The drive to adapt to corporate needs has also taken on other forms. The recent launch of 3SKey, SWIFT’s ‘multi-network personal digital identity’, allows individuals within corporates to use a USB signing device that enables them to sign off financial messages and documents when sending to banking counterparties. Beforehand, corporates were forced to use several devices and passwords for different banks. 3SKey introduced an international standard that is simple to use, leading to cost reductions and efficiency gains. The development of electronic bank account management (eBAM) is also promising. SWIFT hopes to ‘dematerialise and automate’ bank account management – an area of business that is still dominated by manual paper work and inefficient. eBAM offers to reduce both time and cost and improve STP and customer satisfaction rates. The process is still in its early stages, however, and pending revision based on the feedback of early adopters in the corporate and banking worlds.
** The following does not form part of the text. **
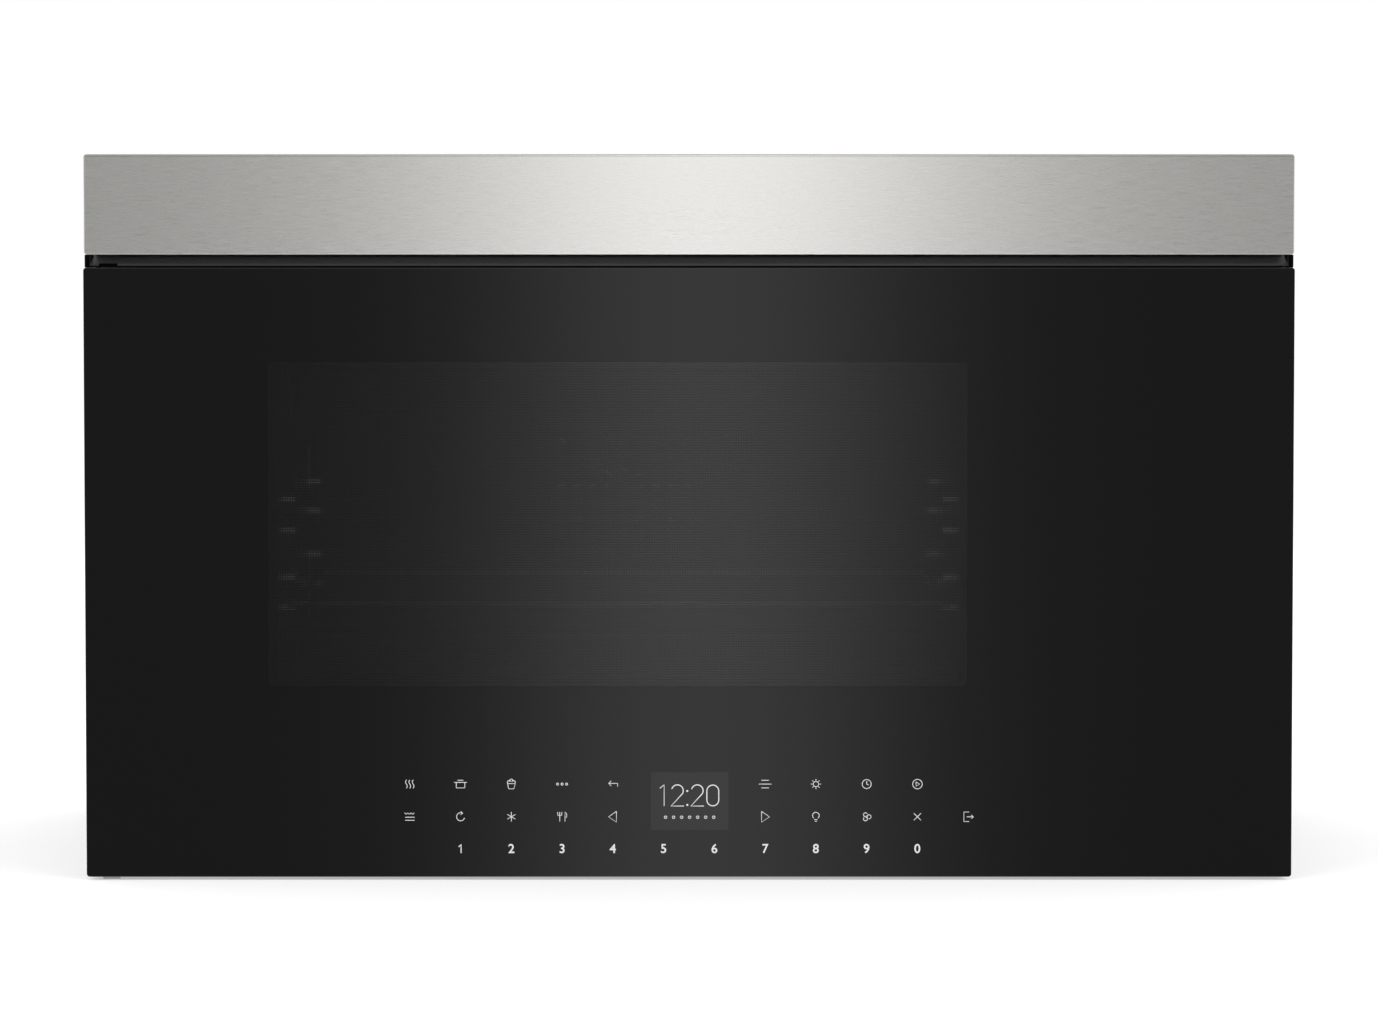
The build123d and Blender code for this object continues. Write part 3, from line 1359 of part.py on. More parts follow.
with BuildPart() as choke_cover:
    block(screen_x, (door_back - choke_cover_depth, door_back), screen_z)
    cut(window_x, (door_back - choke_cover_depth, door_back), window_z)
    cut((window_x[0] - inner_glass_margin, window_x[1] + inner_glass_margin),
        (door_back - choke_cover_depth, door_back - inner_glass_recess),
        (window_z[0] - inner_glass_margin, window_z[1] + inner_glass_margin))
choke_cover.part.label = "choke_cover"
export_step(choke_cover.part, "parts/choke_cover.step")

with BuildPart() as inner_glass:
    block((window_x[0] - inner_glass_margin + seat, window_x[1] + inner_glass_margin - seat),
          (door_back - inner_glass_recess - inner_glass_thickness, door_back - inner_glass_recess),
          (window_z[0] - inner_glass_margin + seat, window_z[1] + inner_glass_margin - seat))
inner_glass.part.label = "inner_glass"
export_step(inner_glass.part, "parts/inner_glass.step")

# touch board and display, bonded to the back of the glass
display_middle = 0.4
display_width = 49.0
display_height = 36.5
display_lift = 31.8
display_depth = 7.0
touch_board_width = 384.0
touch_board_margin = 6.0
touch_board_height = 68.0
touch_chip_width = 14.0
touch_chip_height = 2.0
touch_chip_spread = 240.0

touch_board_z = (door_lift + touch_board_margin, door_lift + touch_board_margin + touch_board_height)
display_z = (display_lift, display_lift + display_height)
display_x = around(display_middle, display_width)

with BuildPart() as touch_board:
    block(around(0.0, touch_board_width), (glass_back, glass_back + board_sheet), touch_board_z)
    cut((display_x[0] - seat, display_x[1] + seat), (glass_back, glass_back + board_sheet),
        (display_z[0] - seat, display_z[1] + seat))
    for x in around(0.0, touch_chip_spread):
        block(around(x, touch_chip_width),
              (glass_back + board_sheet, glass_back + board_sheet + touch_chip_height),
              around(sum(touch_board_z) / 2, touch_chip_width))
touch_board.part.label = "touch_board"
export_step(touch_board.part, "parts/touch_board.step")

with BuildPart() as display_module:
    block(display_x, (glass_back, glass_back + display_depth), display_z)
display_module.part.label = "display_module"
export_step(display_module.part, "parts/display_module.step")

bumper_radius = 5.0
bumper_height = 1.5
bumper_inset = 12.0
bumper_inset_left = 24.0

with BuildPart() as door_bumpers:
    for x in (frame_x[0] + bumper_inset_left, frame_x[1] - bumper_inset):
        for z in (frame_z_span[0] + bumper_inset, frame_z_span[1] - bumper_inset):
            bar(bumper_radius, (x, door_back, z), (0, 1, 0), bumper_height)
door_bumpers.part.label = "door_bumpers"
export_step(door_bumpers.part, "parts/door_bumpers.step")

# ---------------------------------------------------------------------------------------
# Latch: two hooks on one sliding bar in the door, lifted by a slider in the cabinet
# ---------------------------------------------------------------------------------------

with BuildPart() as latch_hooks:
    block(latch_bar_x, latch_bar_y, latch_bar_z)
    for lip_top in lip_tops:
        block(hook_sides, (latch_bar_y[0], barb_back), (hook_bottom(lip_top), hook_top(lip_top)))
        block(hook_sides, (barb_front, barb_back), (barb_bottom(lip_top), hook_top(lip_top)))
latch_hooks.part.label = "latch_hooks"
export_step(latch_hooks.part, "parts/latch_hooks.step")

with BuildPart() as latch_spring:
    spring_rise = spring_length - 2 * spring_wire
    with BuildLine() as spring_line:
        Helix(pitch=spring_rise / spring_turns, height=spring_rise, radius=spring_radius - spring_wire,
              center=(hook_x, latch_middle_y, latch_bar_z[1] + spring_wire))
    with BuildSketch(Plane(origin=spring_line.line @ 0, z_dir=spring_line.line % 0)):
        Circle(spring_wire)
    sweep(is_frenet=True)
latch_spring.part.label = "latch_spring"
export_step(latch_spring.part, "parts/latch_spring.step")

board_gap = 1.0
latch_board_sheet = 3.0
latch_board_bottom = 60.0
latch_board_top = 336.0
latch_board_depth = 65.0
latch_board_flange = 18.0
slider_gap = 4.0
slider_width = 5.0
slider_depth = 6.0
slider_top = 328.0
finger_height = 4.0
finger_play = 0.3
slider_guide_height = 10.0
slider_guide_wall = 2.5
lower_slider_guide = 150.0
upper_slider_guide = 270.0
slider_guide_lifts = (lower_slider_guide, upper_slider_guide)
foot_width = 11.0
foot_depth = 5.0
foot_height = 4.0
plunger_radius = 4.0
plunger_length = 28.0
solenoid_width = 26.0
solenoid_height = 36.0

board_x = (latch_slot_x[1] + board_gap, latch_slot_x[1] + board_gap + latch_board_sheet)
slider_x = around(hook_x, slider_width)
slider_y = (barb_back + slider_gap, barb_back + slider_gap + slider_depth)
slider_middle_y = sum(slider_y) / 2
foot_y = (slider_y[1], slider_y[1] + foot_depth)

lever_reach = 25.0
lever_overrun = 2.0
lever_width = 4.0
lever_thickness = 0.5
lever_tilt = 5.73
lever_pin_radius = 0.8
lever_tube_radius = 1.3
switch_pair_spread = 6.4
switch_ear = 0.8
switch_top_drop = 3.2
switch_height = 10.0
switch_front_reach = 24.0
switch_back_reach = 4.0
upper_switch_height = 232.0
lower_switch_height = 112.0
foot_lift = 3.3

lever_hinge_y = sum(foot_y) / 2 + lever_reach
upper_switch_x = around(hook_x, switch_pair_spread)
switch_places = ((upper_switch_x[0], upper_switch_height), (upper_switch_x[1], upper_switch_height),
                 (hook_x, lower_switch_height))
switch_width = lever_width + 2 * (seat + switch_ear)

with BuildPart() as latch_board:
    block(board_x, (plate_back, plate_back + latch_board_depth), (latch_board_bottom, latch_board_top))
    block((board_x[0], board_x[0] + latch_board_flange), (plate_back, plate_back + latch_board_sheet),
          (latch_board_bottom, latch_board_top))
    for lip_top in lip_tops:
        block((latch_slot_x[0], board_x[0]), (lip_front, lip_back), (lip_top - lip_height, lip_top))
    for lift in slider_guide_lifts:
        block((slider_x[0] - slide_clearance - slider_guide_wall, board_x[0]),
              (slider_y[0] - slide_clearance - slider_guide_wall,
               slider_y[1] + slide_clearance + slider_guide_wall),
              around(lift, slider_guide_height))
        cut((slider_x[0] - slide_clearance, slider_x[1] + slide_clearance),
            (slider_y[0] - slide_clearance, slider_y[1] + slide_clearance),
            around(lift, slider_guide_height))
    for x, z in switch_places[1:]:
        block((x + switch_width / 2, board_x[0]), (lever_hinge_y - switch_front_reach, lever_hinge_y),
              (z - switch_top_drop - switch_height, z - switch_top_drop))
latch_board.part.label = "latch_board"
export_step(latch_board.part, "parts/latch_board.step")

with BuildPart() as release_slider:
    block(slider_x, slider_y, (barb_bottom(lower_lip_top) - finger_play - finger_height, slider_top))
    for lip_top in lip_tops:
        block(slider_x, (barb_front + seat, slider_y[1]),
              (barb_bottom(lip_top) - finger_play - finger_height, barb_bottom(lip_top) - finger_play))
    for switch_height_z in (upper_switch_height, lower_switch_height):
        block(around(hook_x, foot_width), foot_y,
              (switch_height_z + foot_lift, switch_height_z + foot_lift + foot_height))
    bar(plunger_radius, (hook_x, slider_middle_y, slider_top), (0, 0, 1), plunger_length)
release_slider.part.label = "release_slider"
export_step(release_slider.part, "parts/release_slider.step")

with BuildPart() as release_solenoid:
    block(around(hook_x, solenoid_width), around(slider_middle_y, solenoid_width),
          (latch_board_top, latch_board_top + solenoid_height))
    hole(plunger_radius + slide_clearance, (hook_x, slider_middle_y, latch_board_top), (0, 0, 1),
         slider_top + plunger_length - latch_board_top + latch_travel)
release_solenoid.part.label = "release_solenoid"
export_step(release_solenoid.part, "parts/release_solenoid.step")

with BuildPart() as interlock_switches:
    for x, z in switch_places:
        block(around(x, switch_width),
              (lever_hinge_y - switch_front_reach, lever_hinge_y + switch_back_reach),
              (z - switch_top_drop - switch_height, z - switch_top_drop))
        for side in (-1, 1):
            ear = x + side * (switch_width - switch_ear) / 2
            block(around(ear, switch_ear), around(lever_hinge_y, 2 * lever_tube_radius),
                  (z - switch_top_drop, z + lever_tube_radius))
            hole(lever_pin_radius + shaft_clearance, (ear - switch_ear / 2, lever_hinge_y, z), (1, 0, 0),
                 switch_ear)
interlock_switches.part.label = "interlock_switches"
export_step(interlock_switches.part, "parts/interlock_switches.step")


def switch_lever(x, z):
    """A thin lever on a hinge pin, tilted up to meet the foot of the slider."""
    bar(lever_tube_radius, (x - lever_width / 2, lever_hinge_y, z), (1, 0, 0), lever_width)
    bar(lever_pin_radius, (x - switch_width / 2, lever_hinge_y, z), (1, 0, 0), switch_width)
    with Locations(Location((x, lever_hinge_y, z), (-lever_tilt, 0, 0))):
        Box(lever_width, lever_reach + lever_overrun, lever_thickness,
            align=(Align.CENTER, Align.MAX, Align.CENTER))


with BuildPart() as upper_switch_levers:
    for x, z in switch_places[:2]:
        switch_lever(x, z)
upper_switch_levers.part.label = "upper_switch_levers"
export_step(upper_switch_levers.part, "parts/upper_switch_levers.step")

with BuildPart() as lower_switch_lever:
    switch_lever(*switch_places[2])
lower_switch_lever.part.label = "lower_switch_lever"
export_step(lower_switch_lever.part, "parts/lower_switch_lever.step")
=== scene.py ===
"""Over the range microwave oven: finishes, fine pieces, printed marks and a stage.

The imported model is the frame. Each operator dresses one group of its nodes or adds one group of
pieces, and main() calls them in order.
"""

import math

import bmesh
import bpy
from mathutils import Matrix, Vector


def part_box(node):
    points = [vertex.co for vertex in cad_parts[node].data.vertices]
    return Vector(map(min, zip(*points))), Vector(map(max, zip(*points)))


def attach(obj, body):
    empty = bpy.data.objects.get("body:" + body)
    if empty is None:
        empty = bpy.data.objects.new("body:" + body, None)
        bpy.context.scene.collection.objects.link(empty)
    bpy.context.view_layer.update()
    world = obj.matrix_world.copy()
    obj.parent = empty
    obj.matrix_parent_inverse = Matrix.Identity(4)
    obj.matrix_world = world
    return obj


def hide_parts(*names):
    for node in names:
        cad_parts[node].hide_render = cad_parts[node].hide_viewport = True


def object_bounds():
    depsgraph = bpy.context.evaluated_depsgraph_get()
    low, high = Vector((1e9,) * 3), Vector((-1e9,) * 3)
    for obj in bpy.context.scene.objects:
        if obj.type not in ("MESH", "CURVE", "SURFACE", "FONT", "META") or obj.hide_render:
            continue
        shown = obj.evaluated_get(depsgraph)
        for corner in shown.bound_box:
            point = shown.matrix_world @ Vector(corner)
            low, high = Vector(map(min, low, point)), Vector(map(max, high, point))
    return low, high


bl_info = {
    "name": "Over the range microwave",
    "version": (1, 0, 0),
    "blender": (4, 5, 0),
    "location": "View3D > Sidebar > Microwave",
    "description": "Finishes, printed marks and stage for an over the range microwave oven",
    "category": "Object",
}

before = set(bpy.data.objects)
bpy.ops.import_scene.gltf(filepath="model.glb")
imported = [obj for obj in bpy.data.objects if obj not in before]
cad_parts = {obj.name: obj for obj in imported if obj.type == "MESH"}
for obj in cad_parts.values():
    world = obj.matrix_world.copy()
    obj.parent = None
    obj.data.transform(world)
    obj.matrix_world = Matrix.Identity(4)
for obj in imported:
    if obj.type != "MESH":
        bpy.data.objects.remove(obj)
cad_low, cad_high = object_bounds()

NODES_BY_SLOT = {}
for cad_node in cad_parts.values():
    NODES_BY_SLOT.setdefault(cad_node.material_slots[0].name, []).append(cad_node)

GLASS_LOW, GLASS_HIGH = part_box("door_glass")
INNER_LOW, INNER_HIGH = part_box("inner_glass")
DISPLAY_LOW, DISPLAY_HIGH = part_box("display_module")
OBJECT_MIDDLE = (GLASS_LOW.x + GLASS_HIGH.x) / 2
MM = 0.001
SAME_PLACE = 1e-7
WHITE = (1.0, 1.0, 1.0)


# ---- Properties ----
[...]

Diagram 2: The potential of eBAM
Diagram 2: The potential of eBAM

Source: SWIFT

Nearly four decades have passed since the creation of SWIFT. The co-operative’s steps into the corporate world since 1998, however, have been difficult ones. SWIFT has struggled to lose its reputation as a communications platform ‘made by banks, for banks’. And, in a sense, the evolution of SWIFT’s corporate solution can be seen as the gradual realisation that more must be done for its corporate clients. Companies, for their part, now realise the genuine benefits offered by SWIFT, and are taking full advantage of the option to outsource maintenance. SWIFT’s early TRCO model attracted just 15 corporate clients. Now, thanks to offerings such as SCORE and Alliance Lite, over 900 corporates are registered with SWIFT.